One of the side-shows going on under the authority to mandate transmission planning category involves FERC's determination that "public policy" requirements be considered in regional planning. "Public policy" requirements are individual state or local laws or goals requiring jurisdictions to obtain a certain percentage of their power from renewable resources. In placing regional planners in the position of interpreting and fulfilling the laws of states or localities, FERC seriously oversteps its authority. Only the jurisdiction that enacts a public policy requirement has authority to implement and enforce the requirement. It is not up to FERC or regional planners to decide what a government may have meant by a certain requirement, or how the government will implement and meet it. As well, the cost of regional mandates to build transmission that would satisfy individual "public policy" requirements cannot be socialized among residents of other localities whose laws don't require it, or conflict in some way with the "public policy" being satisfied with the new transmission. But wait... here comes that interstate commerce sledgehammer again! The 7th Circuit ruled that the Commerce Clause of the Constitution trumped state autonomy to reject fees mandated by another state's law over which it has no control.

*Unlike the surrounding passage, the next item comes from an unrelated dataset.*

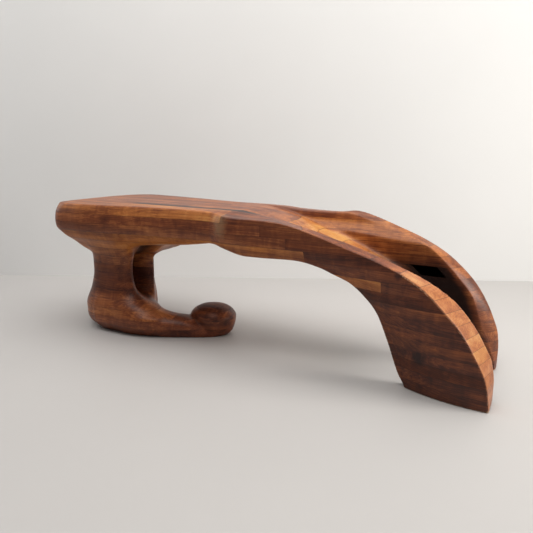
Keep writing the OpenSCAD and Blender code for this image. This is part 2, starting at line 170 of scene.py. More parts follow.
# %% Fin outlines: X of each edge by height
FRONT_ARRIS = [
    (0, 673), (65, 661), (145, 621), (196, 585), (230, 551), (264, 516), (290, 480), (310, 442),
    (336, 374), (359, 300), (383, 223), (402, 150), (411, 90), (421.2, 10)]
FRONT_RIM = [
    (0, 674), (41, 674), (98, 666), (139, 646), (199, 608), (238, 573), (285, 504), (323, 417),
    (362, 307), (389, 197), (405, 120), (421.2, 0)]
REAR_ARRIS = [
    (0, 667), (51, 668), (96, 664), (155, 643), (231, 599), (295, 536), (324, 495), (356, 433),
    (380, 371), (403, 306), (417, 253), (421.2, 215)]
REAR_RIM = [
    (0, 664), (27, 659), (66, 644), (143, 611), (208, 587), (259, 545), (302, 504), (335, 464),
    (366, 382), (395, 290), (410, 240), (421.2, 150)]
TROUGH = [
    (0, 560), (100, 505), (200, 450), (227, 435), (260, 395), (292, 335), (324, 265), (356, 190),
    (389, 105), (405, 50), (421.2, -30)]
RIM_SHARE = [
    (172, 1), (199, 0.93), (238, 0.86), (285, 0.73), (323, 0.59), (362, 0.45), (389, 0.32), (421.2, 0.25)]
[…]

If you're a geeky freak who enjoys pouring through lengthy legal briefs for occasional giggles, here are links to the ones filed at the D.C. Circuit:
1. Statement of Facts Brief (contains general housekeeping stuff and the most basic summary of the issues you're going to find. If you only read one, make it this one.)
2. Cost Allocation Brief (enough detail of the cost allocation arguments to lull you to sleep even after an entire pot of coffee!)
3. Threshold Issues Brief (why FERC has no authority to do what it did - ad nauseam).
Well, haven't they all created a fine mess for consumers when left unsupervised? This is going to drag on for years, but ultimately will determine how your electricity is generated, how it gets to you, and how much you're going to pay for it. Obviously your best interests are not being represented by any of these parties. You're going to have to speak up and let your elected representatives know what you want.